Désormais, une convention ou un accord conclu au niveau de la branche peut déroger à ces principes et fixer ses propres règles, pour les adapter à la spécificité de chaque secteur d’activité.
En pratique, la branche pourra ainsi prévoir qu’un contrat à durée déterminée peut faire l’objet de 4 renouvellements sur une durée maximale de trois ans.
Ces dispositions s’appliquent uniquement aux contrats conclus postérieurement à la publication de l’ordonnance.
  • La généralisation du contrat à durée indéterminée de chantier
Le contrat à durée indéterminée de chantier existait auparavant uniquement dans certains secteurs d’activité, et notamment celui du bâtiment.

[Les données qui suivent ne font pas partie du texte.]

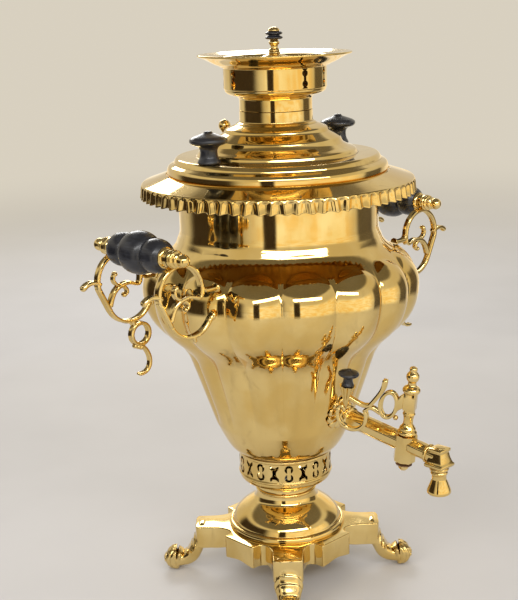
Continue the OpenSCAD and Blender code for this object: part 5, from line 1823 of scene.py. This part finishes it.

Les ordonnances généralisent la possibilité de conclure des contrat à durée indéterminée de chantier, si et seulement si, un accord de branche le prévoit.
Cet accord de branche devra fixer les modalités suivantes :
  • La taille des entreprises concernées par ce type de contrat ;
  • Les activités éligibles à ce type de contrat (et c’est là le point essentiel…) ;
  • L’information de son salarié sur la nature de son contrat ;
  • Les contreparties en termes de rémunération et d’indemnité de licenciement ;
  • Les garanties en termes de formation pour les salariés concernés.
Ce contrat dit « à durée indéterminée » n’en a donc que le nom, puisqu’il ne correspond plus à un emploi pérenne et prendra fin à la fin du chantier pour lequel il a été conclu.
C’est donc en réalité un contrat à durée déterminée dont seule l’échéance du terme reste incertaine.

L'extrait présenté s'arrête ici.